Agentic Legal RAG Challenge 2026: How Sparks of intelligence Tested the Limits of Agentic RAG
The Sparks of intelligence team published a breakdown of their participation in the Agentic Legal RAG Challenge 2026—a hackathon focused on answering…
AI-processed from Habr AI; edited by Hamidun News
The Sparks of intelligence team published a detailed breakdown of their participation in the Agentic Legal RAG Challenge 2026 — an international hackathon focused on legal RAG. This is not a story about a resounding victory, but a useful engineering report on why document search systems tend to fail during context preparation rather than during LLM selection.
How the hackathon was organized
The competition was conducted by EORA AI Applications and Services. Participants needed to build a system that answers questions about documents from the Dubai International Financial Centre (DIFC) courts. The hackathon proceeded in two stages: from March 11-19, 2026, participants worked with 30 documents and 100 questions, and in the finals, which took place March 20-22, 2026, the volume grew to 300 documents and 900 questions.
The prize fund was $32,000, and more than 300 people participated in the competition. The difficulty wasn't only in volume. The organizers deliberately incorporated different answer types: boolean, name, date, number, and free text.
That is, one generation model wasn't enough — the system had to precisely extract facts, maintain context, and not spend too much time and tokens. For free text answers, LLM evaluation was used, and key criteria included accuracy, speed, and processing cost. In essence, participants were being tested not on the ability to "plug in a chatbot," but on the maturity of the entire retrieval loop.
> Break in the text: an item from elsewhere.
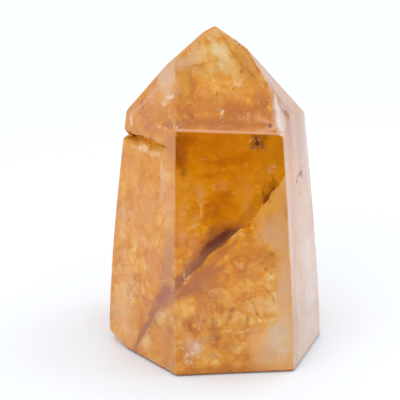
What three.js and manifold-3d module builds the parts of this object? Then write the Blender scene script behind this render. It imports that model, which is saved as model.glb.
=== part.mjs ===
// A polished quartz obelisk: one stone with six leaning sides, a flat foot and a six-sided tip.
// Millimetres, +Z up. The stone stands on z = 0, centred on its own outline.
import * as THREE from 'three';
import { ConvexGeometry } from 'three/addons/geometries/ConvexGeometry.js';
import { mergeVertices } from 'three/addons/utils/BufferGeometryUtils.js';
import Module from 'manifold-3d';

// Driving dimensions. Each flat looks towards an azimuth (degrees round from +X), its outward
// direction rises above the level by `rise` degrees, and it lies `distance` from the origin.
// The sides are in order round the stone, and each swells out of true by its `belly`.
const foot = { azimuth: 0, rise: -90, distance: 0 };
const sides = {
  left: { azimuth: 219.5, rise: 3.5, distance: 22, belly: 0.4 },
  front: { azimuth: 275.5, rise: 5.5, distance: 21.8, belly: 0.6 },
  right: { azimuth: 339.5, rise: 5, distance: 23, belly: 0.4 },
  backRight: { azimuth: 29.5, rise: 4.5, distance: 21.2, belly: 0.4 },
  back: { azimuth: 94.5, rise: 4.5, distance: 23.1, belly: 0.5 },
  backLeft: { azimuth: 159.5, rise: 5, distance: 23.2, belly: 0.8 },
};
const tips = {
  left: { azimuth: 221.5, rise: 27.5, distance: 42.6 },
  front: { azimuth: 278, rise: 39, distance: 47.8 },
  right: { azimuth: 349, rise: 39, distance: 49.8 },
  backRight: { azimuth: 34, rise: 39, distance: 47.3 },
  back: { azimuth: 90, rise: 40, distance: 49 },
  backLeft: { azimuth: 158, rise: 39.5, distance: 50 },
};
const wornFlats = {
  shoulder: { azimuth: 297, rise: 38.5, distance: 49.4 },
  tipLeft: { azimuth: 181, rise: 56, distance: 63 },
  tipRight: { azimuth: 1, rise: 62, distance: 65.9 },
  heel: { azimuth: 200, rise: -45, distance: 16.1 },
};
const edgeRadius = 0.4; // every edge is softened by the polishing
const edgeSteps = 3;
const bellyHeight = 22; // where the sides stand out the most
const shoulderHeight = 56;
const bellyRows = [5, 12, 22, 34, 46];

// An open crevice runs round the left corner, just under the shoulder. Each station gives how far
// along its side it is, the height of its middle, the width of its mouth and its depth.
const crevice = [
  { side: 'left', along: 5.2, height: 51.9, mouth: 0.15, depth: 0.1 },
  { side: 'left', along: 3.5, height: 51.8, mouth: 0.5, depth: 0.25 },
  { side: 'left', along: 1.5, height: 51.7, mouth: 1.2, depth: 0.5 },
  { side: 'left', along: -1.2, height: 51.6, mouth: 2.3, depth: 0.9 },
  { side: 'left', along: -4, height: 51.8, mouth: 1.6, depth: 1.2 },
  { side: 'left', along: -6.5, height: 51.3, mouth: 1.9, depth: 1.1 },
  { side: 'left', along: -8.5, height: 51.1, mouth: 1.7, depth: 1.2 },
  { side: 'left', along: -10.2, height: 51.4, mouth: 2.1, depth: 1.4 },
  { side: 'backLeft', along: 13.2, height: 51.3, mouth: 1.8, depth: 1.3 },
  { side: 'backLeft', along: 10.5, height: 50.9, mouth: 1.1, depth: 0.8 },
  { side: 'backLeft', along: 7.5, height: 50.6, mouth: 0.3, depth: 0.2 },
];
const creviceProud = 1.2; // how far the cutter stands out of the stone

// Small pits and chips: the flat they are in, how far along it, their height, width and depth.
const pits = [
  { flat: sides.front, along: 6.6, height: 52.9, width: 1.7, depth: 0.6 },
  { flat: sides.front, along: 6.3, height: 54.1, width: 1.1, depth: 0.4 },
  { flat: sides.front, along: 5.5, height: 51.9, width: 0.9, depth: 0.35 },
  { flat: sides.front, along: 7.7, height: 52, width: 1, depth: 0.35 },
  { flat: sides.right, along: 0.9, height: 42.1, width: 1.2, depth: 0.4 },
  { flat: sides.right, along: -2.9, height: 42, width: 1, depth: 0.35 },
  { flat: tips.left, along: 1.7, height: 62.2, width: 2.2, depth: 0.4 },
  { flat: tips.front, along: 3.3, height: 72.5, width: 1.3, depth: 0.5 },
  { flat: tips.front, along: -4.3, height: 73.6, width: 1.1, depth: 0.4 },
  { flat: tips.back, along: 4, height: 66, width: 2, depth: 0.4 },
];

const wasm = await Module();
wasm.setup();

function outward({ azimuth, rise }) {
  const round = THREE.MathUtils.degToRad(azimuth);
  const up = THREE.MathUtils.degToRad(rise);
  return new THREE.Vector3(Math.cos(round) * Math.cos(up), Math.sin(round) * Math.cos(up), Math.sin(up));
}

// How far a side stands out of true at a height: nothing at its two ends, its belly in between.
function swell({ belly = 0 }, height) {
  const end = height < bellyHeight ? 0 : shoulderHeight;
  return belly * Math.max(0, 1 - ((height - bellyHeight) / (end - bellyHeight)) ** 2);
}

// The point on a flat at a height, `along` to the right as seen from outside, and `proud` of it.
function onFlat(flat, along, height, proud = 0) {
  const normal = outward(flat);
  const level = new THREE.Vector3(normal.x, normal.y, 0).normalize();
  const reach = (flat.distance + swell(flat, height) - normal.z * height) / normal.dot(level);
  const right = new THREE.Vector3(-level.y, level.x, 0);
  return level.multiplyScalar(reach).addScaledVector(right, along)
    .add(new THREE.Vector3(0, 0, height)).addScaledVector(normal, proud);
}

function crossing(a, b, c) {
  const bc = b.normal.clone().cross(c.normal);
  const volume = a.normal.dot(bc);
  if (Math.abs(volume) < 1e-4) return null;
  return bc.multiplyScalar(a.distance)
    .addScaledVector(c.normal.clone().cross(a.normal), b.distance)
    .addScaledVector(a.normal.clone().cross(b.normal), c.distance)
    .divideScalar(volume);
}

// The points of a ball's patch that faces between the given outward directions, round a centre.
function roundedCorner(centre, [a, b, c = b]) {
  const points = [];
  for (let u = 0; u <= edgeSteps; u += 1) {
    for (let v = 0; v <= edgeSteps - u; v += 1) {
      const towards = a.clone().multiplyScalar(u).addScaledVector(b, v).addScaledVector(c, edgeSteps - u - v);
      points.push(centre.clone().addScaledVector(towards.normalize(), edgeRadius));
    }
  }
  return points;
}

// Where the flats meet three by three, each corner rounded. The flats first move in by the radius.
function cornerPoints(flats) {
  const planes = flats.map((flat) => ({ normal: outward(flat), distance: flat.distance - edgeRadius }));
  const inside = (point) => planes.every((plane) => plane.normal.dot(point) < plane.distance + 1e-6);
  const points = [];
  planes.forEach((a, i) => planes.slice(i + 1).forEach((b, j) => planes.slice(i + j + 2).forEach((c) => {
    const corner = crossing(a, b, c);
    if (corner && inside(corner)) points.push(...roundedCorner(corner, [a.normal, b.normal, c.normal]));
  })));
  return points;
}

// Points down the upright edge between two sides, at the heights where the belly is shaped.
function bellyPoints(side, next) {
  return bellyRows.flatMap((height) => {
    const [a, b] = [side, next].map((flat) => (
      { normal: outward(flat), distance: flat.distance - edgeRadius + swell(flat, height) }));
    const level = { normal: new THREE.Vector3(0, 0, 1), distance: height };
    return roundedCorner(crossing(a, b, level), [a.normal, b.normal]);
  });
}

// The stone before its damage: the rounded shape inside all the flats, with its swelling sides.
function polishedStone() {
  const round = Object.values(sides);
  const flats = [foot, ...round, ...Object.values(tips), ...Object.values(wornFlats)];
  const bellies = round.flatMap((side, i) => bellyPoints(side, round[(i + 1) % round.length]));
  return new ConvexGeometry([...cornerPoints(flats), ...bellies]);
}

// A closed skin over a row of rings with the same number of points, capped at both ends.
function loft(rings) {
  const sections = rings[0].length;
  const positions = rings.flat().flatMap((point) => [point.x, point.y, point.z]);
  const index = [];
  for (let ring = 0; ring < rings.length - 1; ring += 1) {
    for (let side = 0; side < sections; side += 1) {
      const a = ring * sections + side;
      const b = ring * sections + (side + 1) % sections;
      index.push(a, b, a + sections, b, b + sections, a + sections);
    }
  }
  const last = (rings.length - 1) * sections;
  for (let side = 1; side < sections - 1; side += 1) {
    index.push(0, side + 1, side, last, last + side, last + side + 1);
  }
  const geometry = new THREE.BufferGeometry();
  geometry.setAttribute('position', new THREE.Float32BufferAttribute(positions, 3));
  geometry.setIndex(index);
  return geometry;
}

// The crevice's cutter: a wedge with a blunt inner edge, widest outside the stone.
function creviceCutter() {
  return loft(crevice.map(({ side, along, height, mouth, depth }) => {
    const flare = mouth / 2 * (1 + creviceProud / depth * 0.5);
    return [
      onFlat(sides[side], along, height + Math.min(flare, mouth), creviceProud),
      onFlat(sides[side], along, height + mouth * 0.18, -depth),
      onFlat(sides[side], along, height - mouth * 0.1, -depth),
      onFlat(sides[side], along, height - Math.min(flare, mouth), creviceProud),
    ];
  }));
}

// A pit's cutter: a flattened ball sunk to its depth, with its facets left rough.
function pitCutter({ flat, along, height, width, depth }) {
  const thickness = depth * 2;
  const ball = new THREE.IcosahedronGeometry(0.5, 1).scale(width, width * 0.85, thickness * 1.5);
  ball.applyQuaternion(new THREE.Quaternion().setFromUnitVectors(new THREE.Vector3(0, 0, 1), outward(flat)));
  const centre = onFlat(flat, along, height, thickness * 0.75 - depth);
  return ball.translate(centre.x, centre.y, centre.z);
}

function toSolid(geometry) {
  const bare = geometry.clone();
  bare.deleteAttribute('normal');
  bare.deleteAttribute('uv');
  const merged = mergeVertices(bare, 1e-4);
  return new wasm.Manifold(new wasm.Mesh({
    numProp: 3,
    vertProperties: Float32Array.from(merged.attributes.position.array),
    triVerts: Uint32Array.from(merged.index.array),
  }));
}

function toGeometry(solid) {
  const { vertProperties, triVerts } = solid.getMesh();
  const geometry = new THREE.BufferGeometry();
  geometry.setAttribute('position', new THREE.Float32BufferAttribute(vertProperties, 3));
  geometry.setIndex([...triVerts]);
  return geometry;
}

function quartzStone() {
  let stone = toSolid(polishedStone());
  for (const cutter of [creviceCutter(), ...pits.map(pitCutter)]) {
    stone = stone.subtract(toSolid(cutter));
  }
  const geometry = toGeometry(stone);
  geometry.computeBoundingBox();
  const middle = geometry.boundingBox.getCenter(new THREE.Vector3());
  geometry.translate(-middle.x, -middle.y, 0);
  geometry.computeVertexNormals();
  return geometry;
}

const goldenQuartz = new THREE.MeshStandardMaterial({ color: 0xd9924a, roughness: 0.12, metalness: 0 });

const group = new THREE.Group();
const stone = new THREE.Mesh(quartzStone(), goldenQuartz);
stone.name = 'quartz_stone';
group.add(stone);

export default group;
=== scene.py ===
import math

import bmesh
import bpy
import numpy as np
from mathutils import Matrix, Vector, noise
from mathutils.geometry import delaunay_2d_cdt


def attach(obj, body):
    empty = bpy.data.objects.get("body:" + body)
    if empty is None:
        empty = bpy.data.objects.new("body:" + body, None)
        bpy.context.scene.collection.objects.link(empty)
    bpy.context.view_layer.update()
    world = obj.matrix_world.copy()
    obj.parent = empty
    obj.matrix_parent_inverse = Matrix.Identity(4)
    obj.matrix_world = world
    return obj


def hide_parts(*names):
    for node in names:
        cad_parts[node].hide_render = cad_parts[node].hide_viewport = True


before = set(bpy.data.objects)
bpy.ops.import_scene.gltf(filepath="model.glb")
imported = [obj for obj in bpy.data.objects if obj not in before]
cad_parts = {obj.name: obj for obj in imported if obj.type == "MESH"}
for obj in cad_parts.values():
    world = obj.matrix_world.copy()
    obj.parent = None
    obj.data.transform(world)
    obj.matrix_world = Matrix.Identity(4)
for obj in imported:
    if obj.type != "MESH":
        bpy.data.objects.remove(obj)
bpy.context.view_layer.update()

mm = 0.001

# The polished flats: azimuth and lean of the outward direction in degrees, and the distance
# from the stone's cutting axis in mm. The axis stands a little off the middle of the foot.
flats = {
    "left": (219.5, 3.5, 22.0),
    "front": (275.5, 5.5, 21.8),
    "right": (339.5, 5.0, 23.0),
    "backRight": (29.5, 4.5, 21.2),
    "back": (94.5, 4.5, 23.1),
    "backLeft": (159.5, 5.0, 23.2),
    "tipLeft": (221.5, 27.5, 42.6),
    "tipFront": (278.0, 39.0, 47.8),
    "tipRight": (349.0, 39.0, 49.8),
    "tipBackRight": (34.0, 39.0, 47.3),
    "tipBack": (90.0, 40.0, 49.0),
    "tipBackLeft": (158.0, 39.5, 50.0),
    "shoulder": (297.0, 38.5, 49.4),
    "foot": (0.0, -90.0, 0.0),
}
axisPlace = (0.668, -0.584)

# One fracture crosses the stone. It rises to the right and sinks towards the back, and it
# waves: each pair gives how far it lifts out of its plane at a place across the stone, in mm.
fracture = {
    "height": 18.15,
    "riseAcross": 1.188,
    "riseBack": -0.561,
    "steepness": 0.606,             # turns a height over the plane into a distance from it
    "wave": [(-20, -0.5), (-18.3, 0.0), (-17.7, 0.9), (-15.2, 2.2), (-13.7, 5.4), (-10.8, 3.0),
             (-9.3, 0.4), (-8.8, 0.0), (-7.5, 0.8), (-6.1, 0.7), (-3.4, 0.1), (-1.5, 0.8),
             (1.6, -0.8), (4.0, -0.7), (6.2, -1.7), (7.6, -1.8), (9.0, -1.5), (10.8, -1.2),
             (12.1, -0.6), (13.3, -0.6), (14.8, 0.0), (20, 0.0)],
    "jags": [(0.2, 2.6, 0.8), (0.08, 5.9, 0.0)],    # mm, radians per mm across, and start
    "jagsLeft": 0.4,                # share of the jags that the left has,
    "jagsGrow": (0.0, 9.0),         # and the places between which they grow
    "grooveWidth": 0.3,             # mm, as its depth; it fades out at the foot and the corners
    "grooveDepth": 0.035,
    "grooveFront": (-9.0, -11.5),
    "grooveRight": (15.4, 13.6),
    "grooveLow": (1.0, 3.0),
    "grooveShare": 0.65,            # it is broken into shallower and deeper pieces
    "grooveChange": 0.5,
    "groovePiece": 2.5,
    # how strong the line and the painted shade over it are, at places across the stone
    "darkness": [(-11, 0.0), (-9, 0.1), (-6, 0.2), (-4, 0.3), (-2, 0.5), (1.5, 0.6), (3, 0.6), (5, 0.5),
                 (7, 0.25), (9, 0.2), (10.2, 0.45), (10.9, 0.9), (12, 0.4), (13, 0.15), (15.5, 0.0)],
}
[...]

Two versions of the system
The team assembled two architectures on a single stack: Qdrant as the vector database, LlamaIndex for working with indexes and LLM abstractions, and Unstructured — for extracting text from PDFs while preserving structure. After that, the paths diverged.
The first version was maximally practical: chunking by pages with overlap, hybrid search, filtering by metadata and regular expressions. The second version was notably more ambitious: hierarchical chunking, preliminary structure analysis via LLM, and an agent router that selects the appropriate search tool for a specific question.
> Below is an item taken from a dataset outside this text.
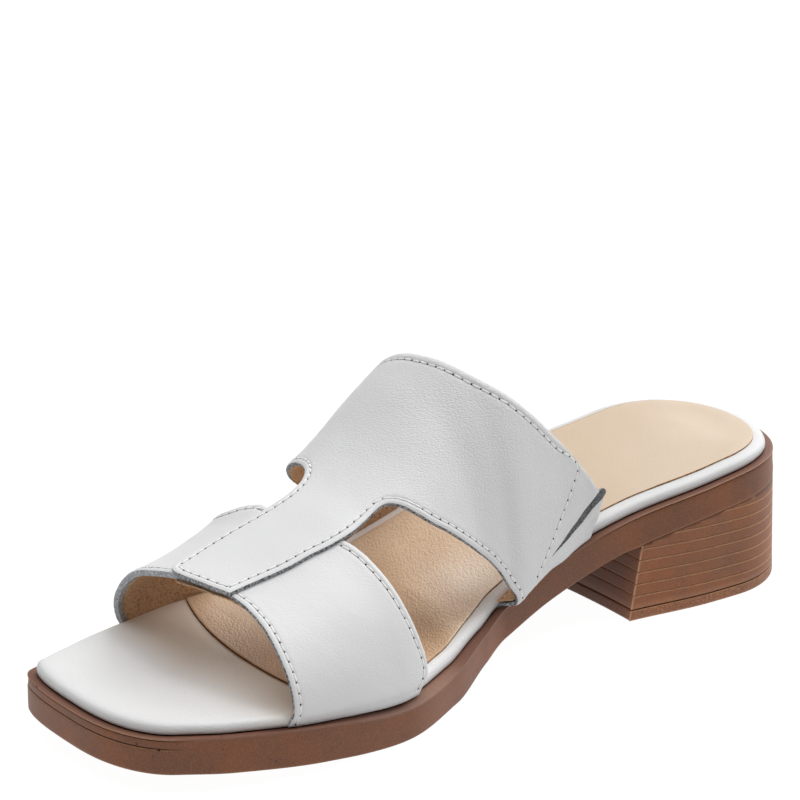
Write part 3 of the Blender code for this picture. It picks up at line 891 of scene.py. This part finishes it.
def sock_front(x):
    """Station of the front edge: a parabola across the footbed, rounded at its outer corner."""
    return (SOCK_FRONT - SOCK_FRONT_BOW * (x - SOCK_FRONT_X) ** 2
            - SOCK_CORNER * np.maximum(-34 - x, 0) ** 2)


def sock_side(x, station):
    """One side of the sock from the heel to its front edge, evenly spaced."""
    beyond = station - sock_front(x)
    end = int(np.argmax(beyond > 0))
    share = beyond[end - 1] / (beyond[end - 1] - beyond[end])
    tip = x[end - 1] + share * (x[end] - x[end - 1])
    x, station = np.append(x[:end], tip), np.append(station[:end], sock_front(tip))
    return even(np.column_stack([x, station]), SOCK_ROWS)


outer_side = (OUTLINE[:, 0] < side_x(STATION, "lateral") + 12) & (STATION > 60)
cut_back = 0.9 * ramp(STATION, 70, 120) - 2.8 * ramp(STATION, 160, 182)
x, station = ring(SOCK_INSET + outer_side * cut_back)
medial = sock_side(x[:half], station[:half])
lateral = sock_side(np.append(x[0], x[:half:-1]), np.append(station[0], station[:half:-1]))
across = np.linspace(0, 1, SOCK_COLUMNS)[None, :, None]
flat = medial[:, None] * (1 - across) + lateral[:, None] * across
bend = ramp(np.linspace(0, 1, SOCK_ROWS), 0.72, 1.0)[:, None]
flat[..., 1] += bend * (sock_front(flat[-1, :, 0]) - flat[-1, :, 1])[None]
x, station = np.moveaxis(flat, -1, 0)
sock_points = place(x, station, ledge(station) + bed_height(x, station) + SOCK_LIFT)
crease = 0.07 * span(station, 118, 140, 178, 196)
stretched = sock_points * np.array([0.35, 1.0, 1.0])
sock_points[..., 2] += 0.05 * swell(sock_points, 18.0, 5) + crease * swell(stretched, 7.0, 6)

# %% Its wear, its painted sheen and shadow, and the finished sock
# grained also turns the sock from its darker plain heel to the paler colour in front: painted light, against
# the strong light on the heel and the shade at the waist.
grained = 0.12 + 0.88 * ramp(station, 84, 120)
# Painted highlight: a sheen on the sock at the waist.
painted_sheen = np.exp(-((x - 13) / 15) ** 2 - ((station - 121) / 12) ** 2)
# Painted shadow along the inner wing's rear edge, and under the front straps towards the toe.
along_wing = ramp(station - 0.35 * x, 129, 139) * fall(station, 168, 184)
shade = along_wing * ramp(x, -32, -18) * (0.7 + 0.7 * ramp(x, 8, 28))
shade = np.maximum(shade, 0.72 * ramp(station, 168, 184))
faces = grid_faces(SOCK_ROWS, SOCK_COLUMNS)
front_row = np.repeat([0, 2], [len(faces) - SOCK_COLUMNS + 1, SOCK_COLUMNS - 1])
sock = add_piece(
    "sock_tan", sock_points.reshape(-1, 3), faces, [sock_tan, sock_side_edge, sock_tan, burnt_edge],
    ["sock_lining"], {"grained": grained, "painted_sheen": painted_sheen, "shade": shade}, front_row,
    outwards=False, sharp=0)
wall = sock.modifiers.new("wall", "SOLIDIFY")
wall.thickness = SOCK_THICKNESS * MM
wall.offset = -1.0
wall.material_offset_rim = 1

# %% [markdown]
# ## The form of the upper
# The upper follows a superellipse arch over the foot. Its place is given by two numbers: the
# angle, from 0 at the inner foot over 90 at the crest to 180 at the outer foot, and the station.
# Below 0 the instep strap turns under towards the footbed, one millimetre for each unit. All
# leather is first drawn on this two-parameter sheet, as a pattern cutter draws on the flat, and
# then laid on the form.

# %% Arch over the foot
ARCH = [
    # station  height over ledge
    (76.0, 69.6),
    (85.0, 71.6),
    (110.0, 72.8),
    (123.0, 70.3),
    (135.0, 65.0),
    (160.0, 50.2),
    (185.0, 39.4),
    (210.0, 30.1),
    (226.0, 26.5),
]
MEDIAL_FOOT = [
    # station  inset
    (76.0, 1.6),
    (85.0, 1.4),
    (97.0, -0.2),
    (108.0, -2.2),
    (117.0, -3.2),
    (124.0, -2.0),
    (135.0, 0.8),
    (150.0, 1.4),
    (226.0, 1.4),
]
ROUNDNESS_MEDIAL, CREST_OFFSET = 2.05, -0.065
FOOT_LIFT, LATERAL_INSET, TUCK_RADIUS, WING_TUCK = 0.6, 1.4, 1.6, 0.8
DIFFERENCE = 0.06       # step for slopes, in degrees and in mm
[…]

- The simple version divided documents by pages and immediately provided clear grounding.
- Search there was built on a mix of vectors, metadata, and regex filters.
- The agent version used a router and four tools: metadata search, exact match, document comparison, and hybrid search.
- Both schemes applied a reranker to shuffle the top-k candidates and boost relevance.
In practice, the simple architecture proved more robust. It could be assembled quickly, behavior was predictable, and the source of answers was easier to trace. The agent scheme looked stronger on paper but turned out to be more expensive in time: two LLM calls, unstable chunking, and more points of failure. Even after fixing some errors, the team didn't manage to fully run through and tune the entire pipeline. For a hackathon with a hard deadline, this is critical: extra complexity quickly eats up the advantage of a "smart" architecture.
Where everything broke down
The main problem turned out to be chunking. The same splitting template worked differently on different pages, and tiny meaningless fragments had to be simply glued to adjacent chunks. In the simple scheme, regex also got in the way: they accelerated pattern search but easily missed needed cases or produced false positives. A separate issue surfaced around grounding: first, the needed links and metadata weren't loaded properly, then this was fixed, but with grounding growth came a drop in accuracy. A good illustration that retrieval systems are rarely optimized by a single metric without side effects.
"In such tight deadlines, building such a system is practically
impossible without code agents."
The final results only confirmed this. The simple solution reached 0.79 accuracy at 0.63 grounding and demonstrated stable, if not ideal, behavior. The more complex agent version lost on accuracy in the preliminary stage and worked slower, and in the finals it wasn't even submitted due to API errors before the deadline. The authors separately warn of another trap: code agents are useful for wrapping and routine tasks, but in complex settings can substitute real steps with stubs, "magic numbers," or narrow regex hacks that look like solutions but don't withstand real testing.
What this means
The breakdown well illustrates the real status of agentic RAG in 2026. In tasks involving legal documents, it's not the most flashy scheme that wins, but the one where chunking, grounding, metadata, and testing are controlled. For teams building AI search over internal knowledge bases, the conclusion is simple: first you need to build reliable retrieval and measurability, and only then add routers, agents, and complex orchestration.